TASK MATERIAL |

* Start *

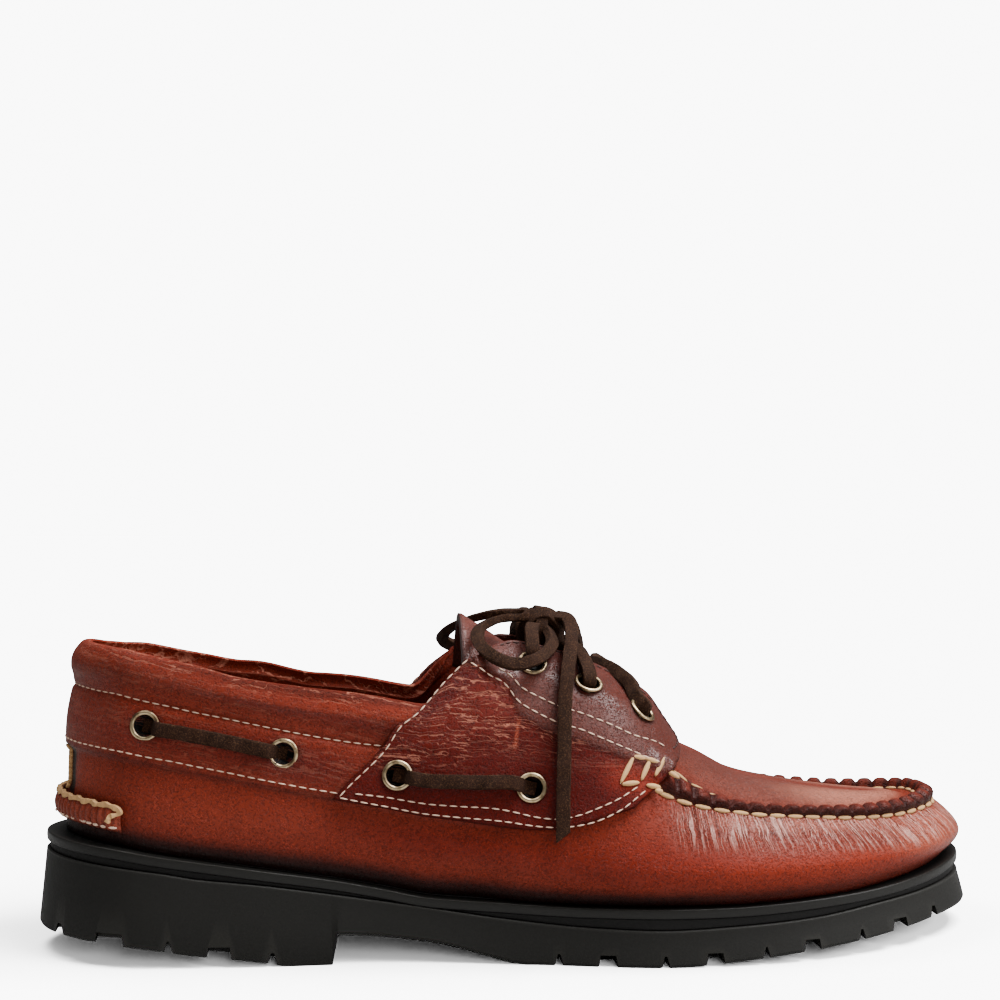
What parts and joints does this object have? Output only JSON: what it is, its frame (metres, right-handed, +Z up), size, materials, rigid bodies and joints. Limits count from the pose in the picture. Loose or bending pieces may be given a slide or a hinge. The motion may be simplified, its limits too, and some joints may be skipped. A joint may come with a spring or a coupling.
{
  "type": "boat shoe",
  "caption": "Leather boat shoe for the right foot, moccasin toe with a raised seam, side lacing through brass eyelets, rawhide bow and a lugged rubber sole.",
  "frame": {"origin": "on the floor under the middle of the shoe's plan", "axes": "+X from heel to toe, +Z up, -Y towards the outer side"},
  "size_m": [0.303, 0.105, 0.1047],
  "materials": {
    "rubber": "matt near-black rubber",
    "welt_rubber": "satin charcoal rubber with a polished edge",
    "leather": "oily pull-up leather, pebbled",
    "saddle_leather": "oily pull-up leather, deeper red",
    "lining": "smooth tan lining",
    "antique_brass": "antique brass, worn",
    "rawhide": "raw-edged rawhide lace"
  },
  "bodies": {
    "root": {"eyelet_inner_facing_1": "antique_brass", "eyelet_inner_facing_2": "antique_brass", "eyelet_inner_facing_3": "antique_brass", "eyelet_inner_side_1": "antique_brass", "eyelet_inner_side_2": "antique_brass", "eyelet_inner_side_3": "antique_brass", "eyelet_inner_side_4": "antique_brass", "eyelet_outer_facing_1": "antique_brass", "eyelet_outer_facing_2": "antique_brass", "eyelet_outer_facing_3": "antique_brass", "eyelet_outer_side_1": "antique_brass", "eyelet_outer_side_2": "antique_brass", "eyelet_outer_side_3": "antique_brass", "eyelet_outer_side_4": "antique_brass", "heel_kicker": "leather", "insole": "lining", "lace_bar": "rawhide", "lace_crossing": "rawhide", "lace_end_inner": "rawhide", "lace_end_outer": "rawhide", "lace_knot": "rawhide", "lace_loop_inner": "rawhide", "lace_loop_outer": "rawhide", "lace_riser_inner": "rawhide", "lace_riser_outer": "rawhide", "lace_side_inner_front": "rawhide", "lace_side_inner_rear": "rawhide", "lace_side_outer_front": "rawhide", "lace_side_outer_rear": "rawhide", "midsole": "rubber", "outsole": "rubber", "saddle_inner": "saddle_leather", "saddle_outer": "saddle_leather", "tongue": "leather", "upper": "leather", "welt": "welt_rubber"}
  },
  "joints": []
}
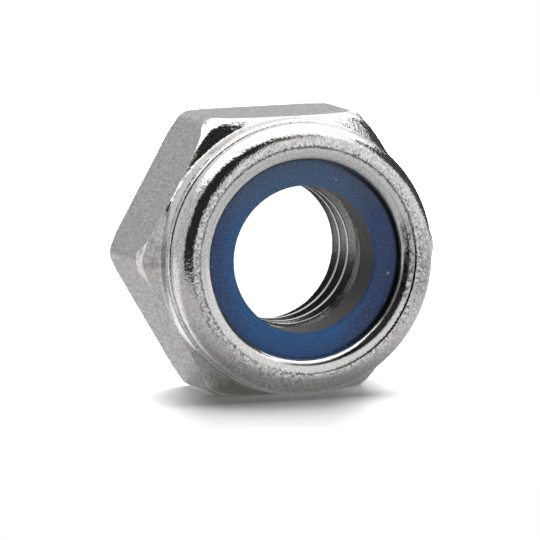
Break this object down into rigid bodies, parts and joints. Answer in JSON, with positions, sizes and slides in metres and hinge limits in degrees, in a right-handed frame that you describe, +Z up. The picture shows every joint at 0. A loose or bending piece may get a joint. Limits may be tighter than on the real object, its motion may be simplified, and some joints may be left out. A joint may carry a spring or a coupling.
{
  "type": "nylon insert lock nut",
  "caption": "Hexagon lock nut with a round collar rolled over a blue nylon ring that grips the bolt, bright zinc plated.",
  "frame": {"origin": "on the thread axis, in the plane of the flat bearing face", "axes": "+Z up as the nut stands on one flat; +Y along the thread axis, out of the bearing face; the nylon insert faces -Y; +X to the right when the insert is seen"},
  "size_m": [0.0194, 0.0097, 0.017],
  "materials": {
    "nut_body": "bright zinc plate: glossy on the rolled collar and the shoulder, satin on the flats",
    "nylon_insert": "dyed blue nylon with a soft sheen, slightly translucent"
  },
  "bodies": {
    "root": {"nut_body": "nut_body", "nylon_insert": "nylon_insert"}
  },
  "joints": []
}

* End *

AIM | Extract the complete data, matching each line exactly.

TASK OUTPUT |
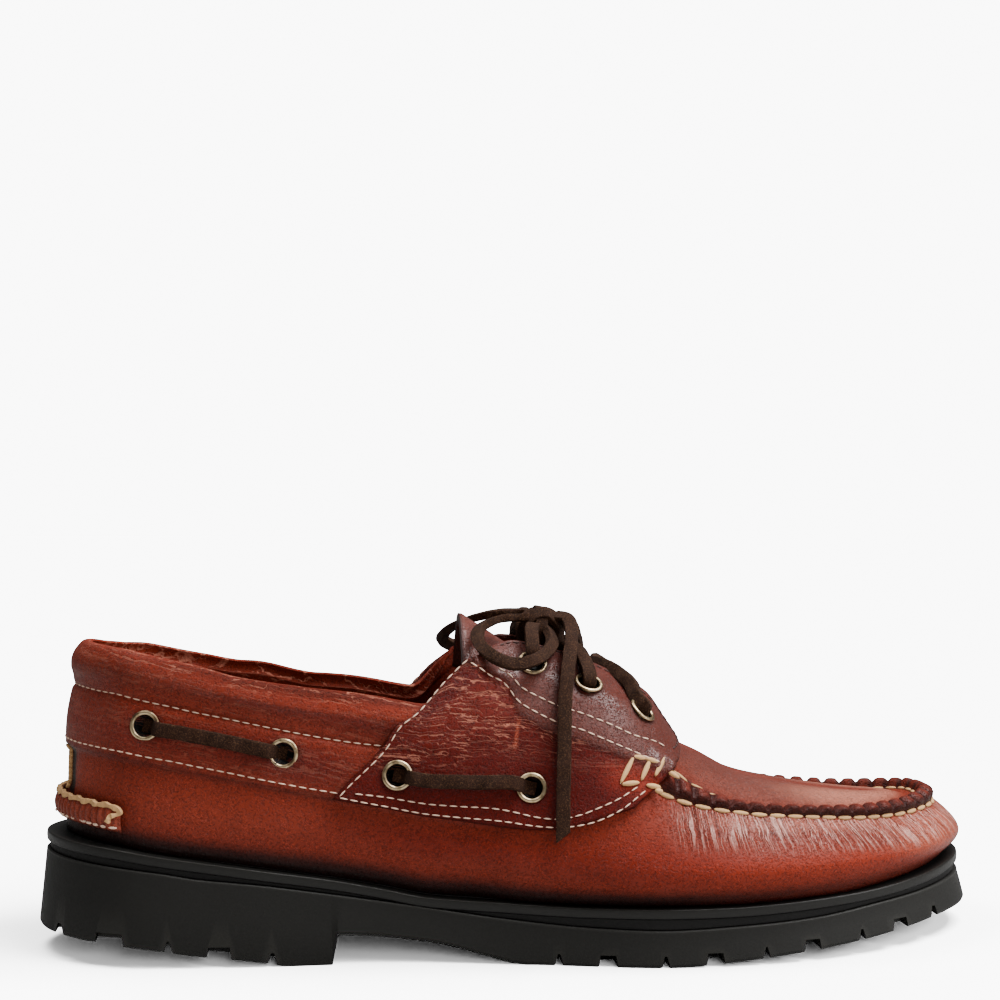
What parts and joints does this object have? Output only JSON: what it is, its frame (metres, right-handed, +Z up), size, materials, rigid bodies and joints. Limits count from the pose in the picture. Loose or bending pieces may be given a slide or a hinge. The motion may be simplified, its limits too, and some joints may be skipped. A joint may come with a spring or a coupling.
{
  "type": "boat shoe",
  "caption": "Leather boat shoe for the right foot, moccasin toe with a raised seam, side lacing through brass eyelets, rawhide bow and a lugged rubber sole.",
  "frame": {"origin": "on the floor under the middle of the shoe's plan", "axes": "+X from heel to toe, +Z up, -Y towards the outer side"},
  "size_m": [0.303, 0.105, 0.1047],
  "materials": {
    "rubber": "matt near-black rubber",
    "welt_rubber": "satin charcoal rubber with a polished edge",
    "leather": "oily pull-up leather, pebbled",
    "saddle_leather": "oily pull-up leather, deeper red",
    "lining": "smooth tan lining",
    "antique_brass": "antique brass, worn",
    "rawhide": "raw-edged rawhide lace"
  },
  "bodies": {
    "root": {"eyelet_inner_facing_1": "antique_brass", "eyelet_inner_facing_2": "antique_brass", "eyelet_inner_facing_3": "antique_brass", "eyelet_inner_side_1": "antique_brass", "eyelet_inner_side_2": "antique_brass", "eyelet_inner_side_3": "antique_brass", "eyelet_inner_side_4": "antique_brass", "eyelet_outer_facing_1": "antique_brass", "eyelet_outer_facing_2": "antique_brass", "eyelet_outer_facing_3": "antique_brass", "eyelet_outer_side_1": "antique_brass", "eyelet_outer_side_2": "antique_brass", "eyelet_outer_side_3": "antique_brass", "eyelet_outer_side_4": "antique_brass", "heel_kicker": "leather", "insole": "lining", "lace_bar": "rawhide", "lace_crossing": "rawhide", "lace_end_inner": "rawhide", "lace_end_outer": "rawhide", "lace_knot": "rawhide", "lace_loop_inner": "rawhide", "lace_loop_outer": "rawhide", "lace_riser_inner": "rawhide", "lace_riser_outer": "rawhide", "lace_side_inner_front": "rawhide", "lace_side_inner_rear": "rawhide", "lace_side_outer_front": "rawhide", "lace_side_outer_rear": "rawhide", "midsole": "rubber", "outsole": "rubber", "saddle_inner": "saddle_leather", "saddle_outer": "saddle_leather", "tongue": "leather", "upper": "leather", "welt": "welt_rubber"}
  },
  "joints": []
}
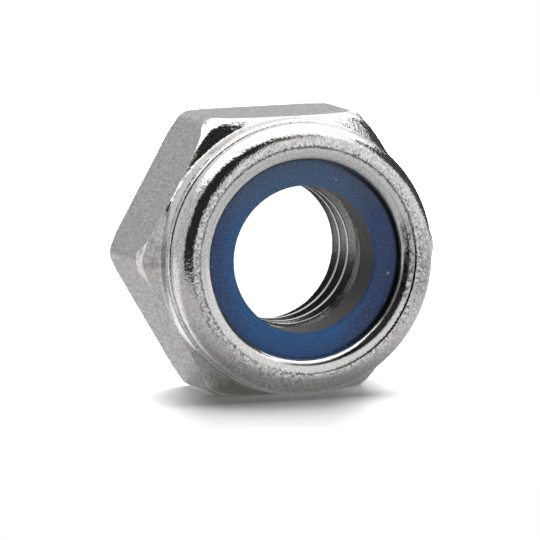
Break this object down into rigid bodies, parts and joints. Answer in JSON, with positions, sizes and slides in metres and hinge limits in degrees, in a right-handed frame that you describe, +Z up. The picture shows every joint at 0. A loose or bending piece may get a joint. Limits may be tighter than on the real object, its motion may be simplified, and some joints may be left out. A joint may carry a spring or a coupling.
{
  "type": "nylon insert lock nut",
  "caption": "Hexagon lock nut with a round collar rolled over a blue nylon ring that grips the bolt, bright zinc plated.",
  "frame": {"origin": "on the thread axis, in the plane of the flat bearing face", "axes": "+Z up as the nut stands on one flat; +Y along the thread axis, out of the bearing face; the nylon insert faces -Y; +X to the right when the insert is seen"},
  "size_m": [0.0194, 0.0097, 0.017],
  "materials": {
    "nut_body": "bright zinc plate: glossy on the rolled collar and the shoulder, satin on the flats",
    "nylon_insert": "dyed blue nylon with a soft sheen, slightly translucent"
  },
  "bodies": {
    "root": {"nut_body": "nut_body", "nylon_insert": "nylon_insert"}
  },
  "joints": []
}